No fim, as múltiplas personalidades de Shaw nos fazem pensar em como nós trabalhamos a nossa consciência diante do que o mundo nos oferta e, principalmente, diante da nossa própria visão de mundo. Somos projeções daquilo que pensamos, afinal. O grande prazer da literatura é mostrar em quantos podemos nos desdobrar sem medo de assumir os riscos. Shawlin, Shaw e Cachorro Magro são expoentes de uma personalidade que precisou colocar para fora certas nuances da vida, usou a poesia para esse fim e aperfeiçoou as expressões poéticas dentro do rap. Da mesma forma, precisamos aprender a reconhecer e a ouvir essas vozes dissonantes que habitam dentro de nós. Afinal, quanto mais somos capazes de nos ouvir, mais aptos estaremos a ouvir o próximo. E aprender a ouvir o próximo é essencial para o hip hop e, principalmente, para a vida. E nisso, tanto o rap quanto a literatura podem ajudar, e muito.

Como eu disse lá em cima, Shaw explorou novas formas e sempre esteve à frente do seu tempo, simplesmente por ter ignorado os padrões. Seus alter egos foram vozes que, antes de qualquer coisa, foram ouvidas por ele. É por isso que você deve prestar bastante atenção nas verdades que você não quer ouvir, mas que alguém vai falar. E torça bastante para que esse alguém venha de você mesmo, não importando quem seja.

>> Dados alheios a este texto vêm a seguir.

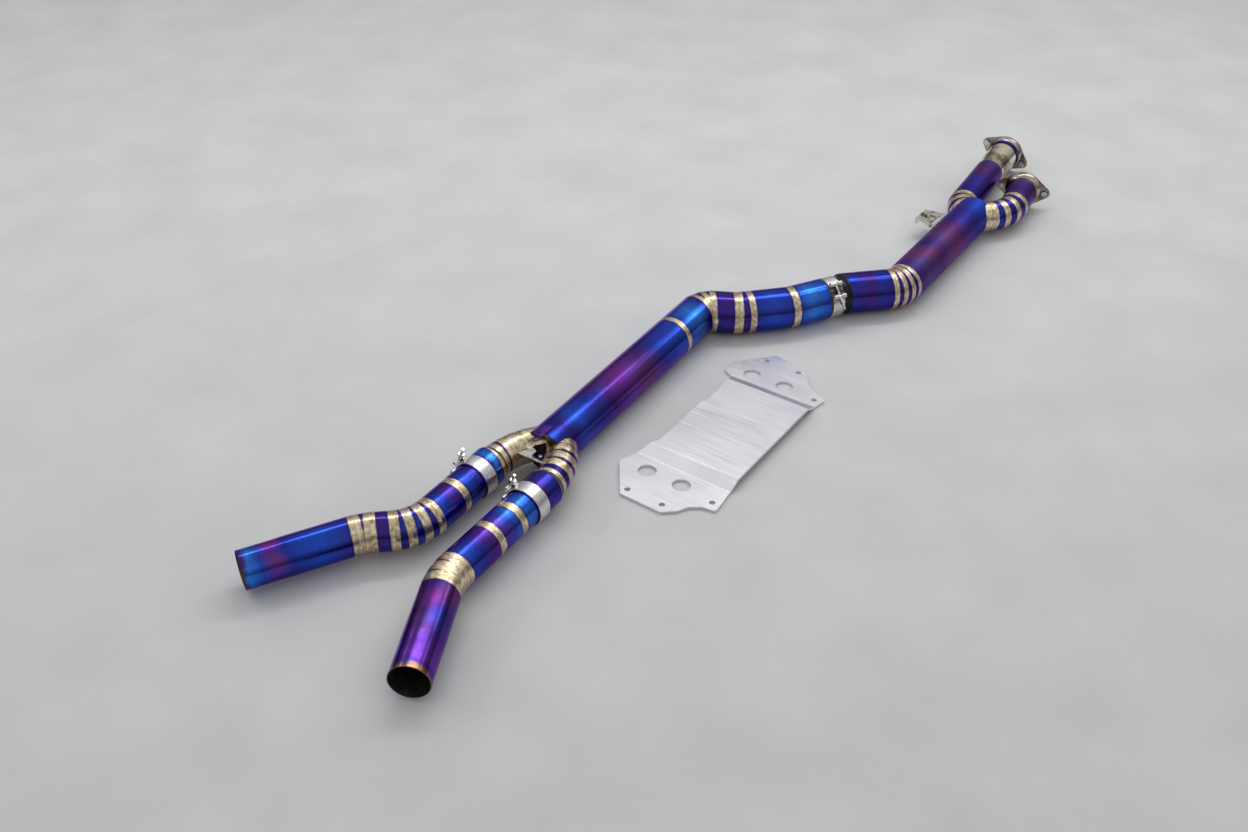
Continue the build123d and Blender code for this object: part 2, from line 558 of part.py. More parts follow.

P.S.: Todas as associações que eu fiz aqui foram frutos da minha interpretação, pesquisa e parco conhecimento. Apesar do texto longo, tentei apresenta-lo da forma mais simples possível para que vocês pudessem lê-lo, pesquisassem e abrissem esse espaço como um espaço de troca de ideias. Não me posiciono, de forma alguma, como alguma entidade superior. Apenas observei que dentro de todos os materiais que surgiram sobre rap nos últimos meses, existe muito pouca coisa que age sobre lirismo, poética e literatura. E sem isso, o rap seria incapaz de existir. As críticas sempre serão bem recebidas, assimiladas e avaliadas.